For the plaintiff in error, it is insisted that according to the ruling of this Court, in Hester vs. Young, (2 Kelly, 31,) and in Cravy vs. Rawlings, (8 Geo. R. 450,) this instrument must be considered as a testamentary paper, and not a deed. For the defendants in error, it is contended, that the instrument passed a present interest, which vested at the time of its execution, and therefore is good and valid as a deed between the parties thereto.
The first part of the instrument executed by Susannah Stamper, is in the form of a deed, but in the latter part of it she reserves to herself the use of all the property during her natural life, ‘ then to go to the above named persons, and from thenceforth to be their property absolutely, without any manner of condition.’ If the property had been conveyed to the persons named in the instrument, and a present interest thereto, vested in them at the time of its execution, why declare that after the termination of her natural life, it was ‘ thenceforth to be their property? ‘ This declaration clearly shows, in our judgment, that it was not the intention of the parties to convey any present interest in the property, until after the death of Susannah Stamper. After the termination of her natural life, the property mentioned in the instrument was thenceforth to be the property of the persons named in it, absolutely, without any manner of condition. It is urged, however, that the words, ‘without any manner of condition,’ contained in the last part of the instrument, go to show that a present interest in remainder was conveyed to the donees, subject to the condition of the life estate of the donor. If an estate in remainder was created by the instrument, the title to the property vested in the donees, at the time of its execution. It was their property immediately on the execution of the instrument, to be enjoyed by them, at the death of Susannah Stamper; for it is a cardinal rule of the Common Law, in respect to remainders, that the interest or estate in remainder, passes out of the grantor and vests in the grantee during the continuance of the particular estate, or eo instanti that it determines. 2 Bl. Com. 168. If it was an estate in remainder, as is contended, it was not dependent upon any condition, but the interest in the property would have been absolutely vested in the donees, from the time of the execution of the instrument, so that the words ‘ without any manner of condition,’ could not have destroyed its legal operation or effect.

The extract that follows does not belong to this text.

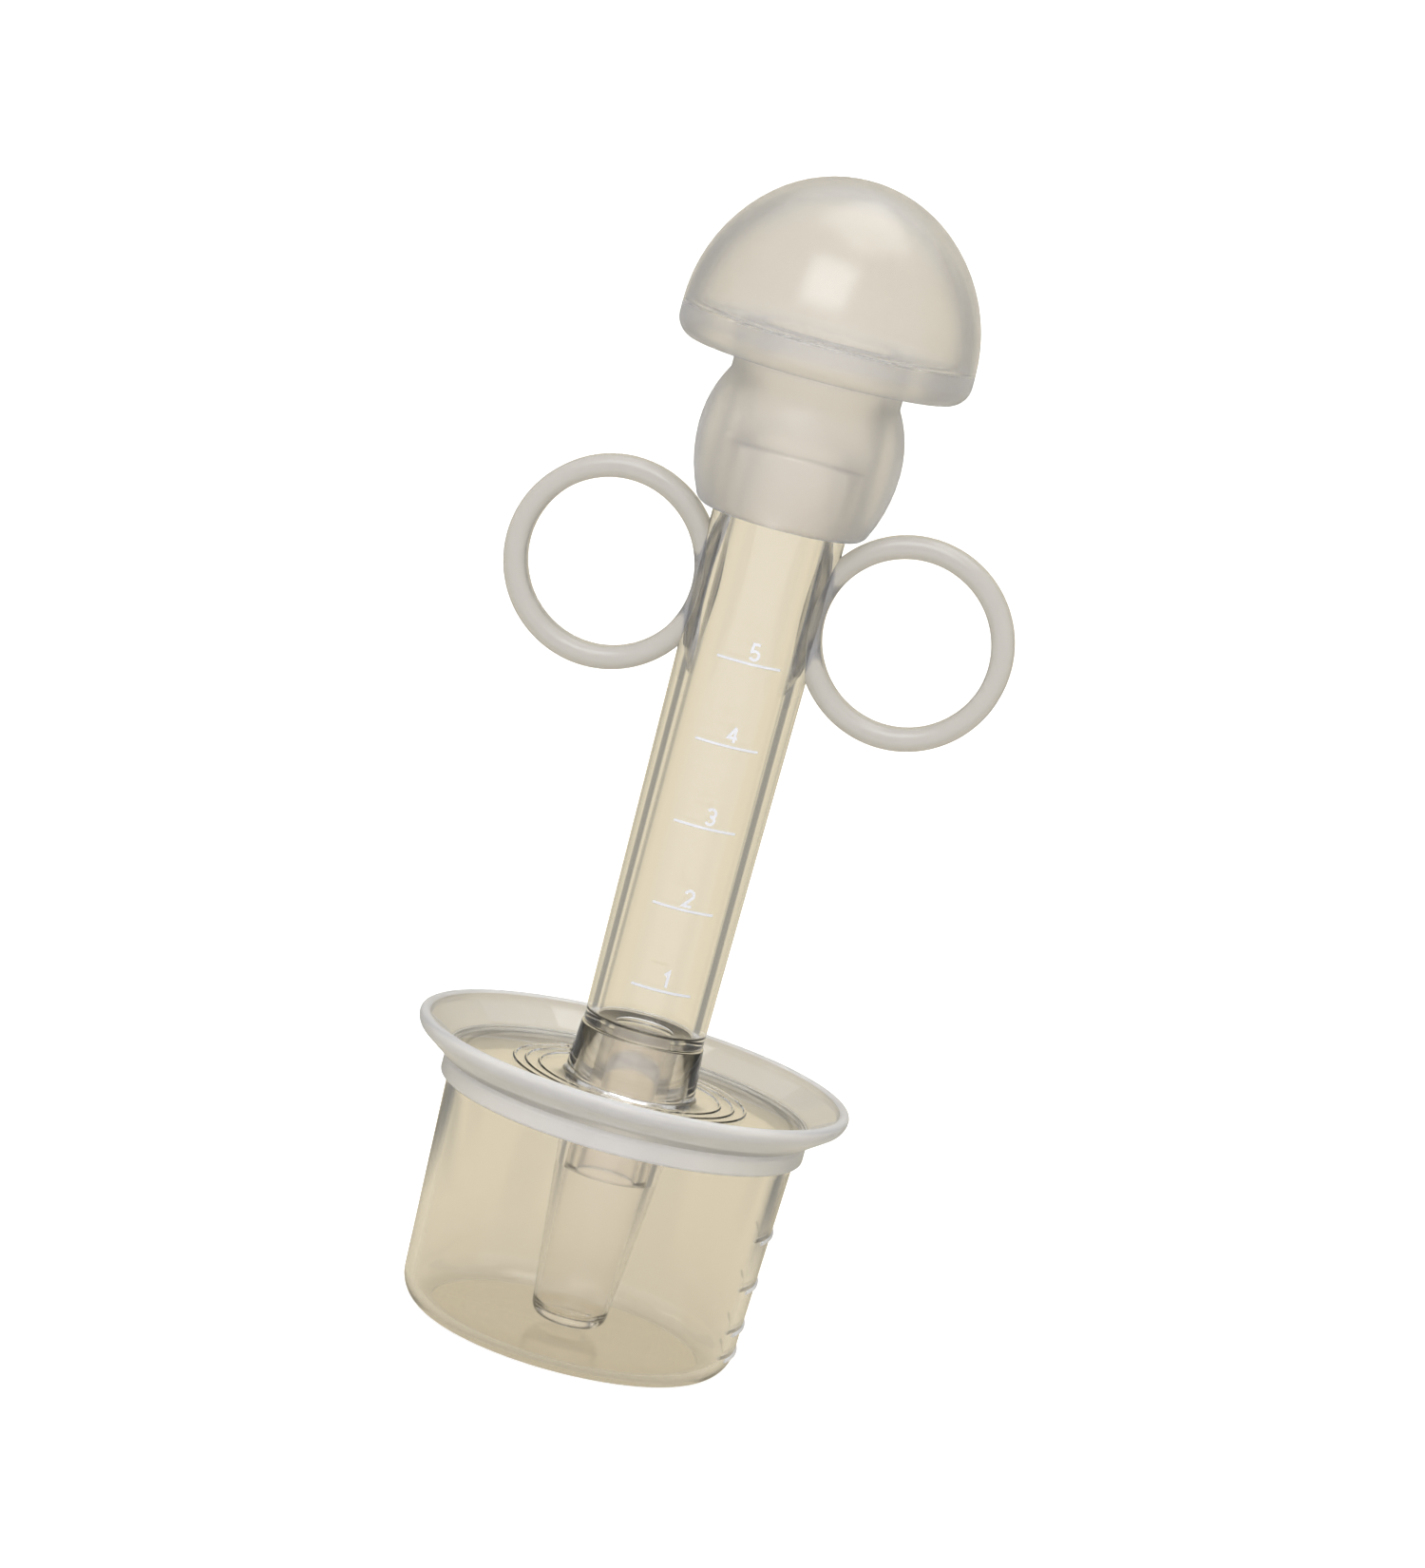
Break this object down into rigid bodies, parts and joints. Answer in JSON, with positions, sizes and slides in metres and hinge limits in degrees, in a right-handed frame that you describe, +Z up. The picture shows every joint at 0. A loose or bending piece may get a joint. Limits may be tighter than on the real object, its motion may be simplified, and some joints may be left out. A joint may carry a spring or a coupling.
{
  "type": "medicine dropper",
  "caption": "Medicine dropper with a mushroom squeeze bulb, graduated clear barrel and finger rings, standing in a dished lid on its measuring cup.",
  "frame": {"origin": "centre of the measuring cup's base, on the surface it stands on", "axes": "+Z up along the barrel's axis; the finger rings lie along X; the barrel's dose scale faces -Y"},
  "size_m": [0.0598, 0.0514, 0.1389],
  "materials": {
    "clear_cup": "clear, faintly warm moulded plastic, polished inside and out",
    "clear_lid": "translucent moulded plastic, satin outside",
    "clear_barrel": "clear, faintly warm moulded plastic, polished",
    "milky_ring": "translucent milky plastic, satin",
    "scale_relief": "fine frosted relief",
    "clear_nozzle": "clear outside, frosted inside",
    "silicone": "frosted translucent silicone, soft sheen"
  },
  "bodies": {
    "cup": {"measuring_cup": "clear_cup", "cup_scale": "scale_relief"},
    "lid": {"lid_dish": "clear_lid", "lid_skirt": "clear_lid", "lid_hub": "clear_lid"},
    "dropper": {"barrel": "clear_barrel", "barrel_scale": "scale_relief", "finger_ring_left": "milky_ring", "finger_ring_right": "milky_ring", "nozzle_tip": "clear_nozzle"},
    "bulb": {"bulb_collar": "silicone", "bulb_plate": "silicone", "bulb_wall": "silicone"},
    "crown": {"bulb_crown": "silicone"}
  },
  "joints": [
    {"name": "lid_lift", "type": "slide", "parent": "cup", "child": "lid", "axis": [0, 0, 1], "range_m": [0, 0.015]},
    {"name": "dropper_lift", "type": "slide", "parent": "lid", "child": "dropper", "axis": [0, 0, 1], "range_m": [0, 0.045]},
    {"name": "bulb_pull", "type": "slide", "parent": "dropper", "child": "bulb", "axis": [0, 0, 1], "range_m": [0, 0.014]},
    {"name": "bulb_press", "type": "slide", "parent": "bulb", "child": "crown", "axis": [0, 0, -1], "range_m": [0, 0.008], "stiffness_N_per_m": 900, "deforming": ["bulb_wall"]}
  ]
}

When was it the intention of the parties, by a fair construction of the instrument, that the title to the property should vest in the donees, and become their -property? The instrument itself, we think, answers the question, when it declares, that after the termination of the natural life of the party executing it, the property mentioned therein, is ‘from thenceforth to be their property absolutely, without any manner of condition.’ If an estate in remainder was created and a present interest in the property was intended to have been conveyed to the donees in the instrument, at the time of its execution, why declare that after the termination of the natural life of the donor it should ‘thenceforth be their property” absolutely, without any manner of condition? The words, ‘absolutely, without any manner of condition,’ were merely strong expressions employed by the donor, as indicative of her intention that the donees should have the unrestricted right and title to the property, after her death.
According to the principles settled by this Court, in Hester vs. Young, and in Cravy vs. Rowlings, this instrument must be declared to be a testamentary paper, and not a deed.
Let the judgment of the Court below be reversed.”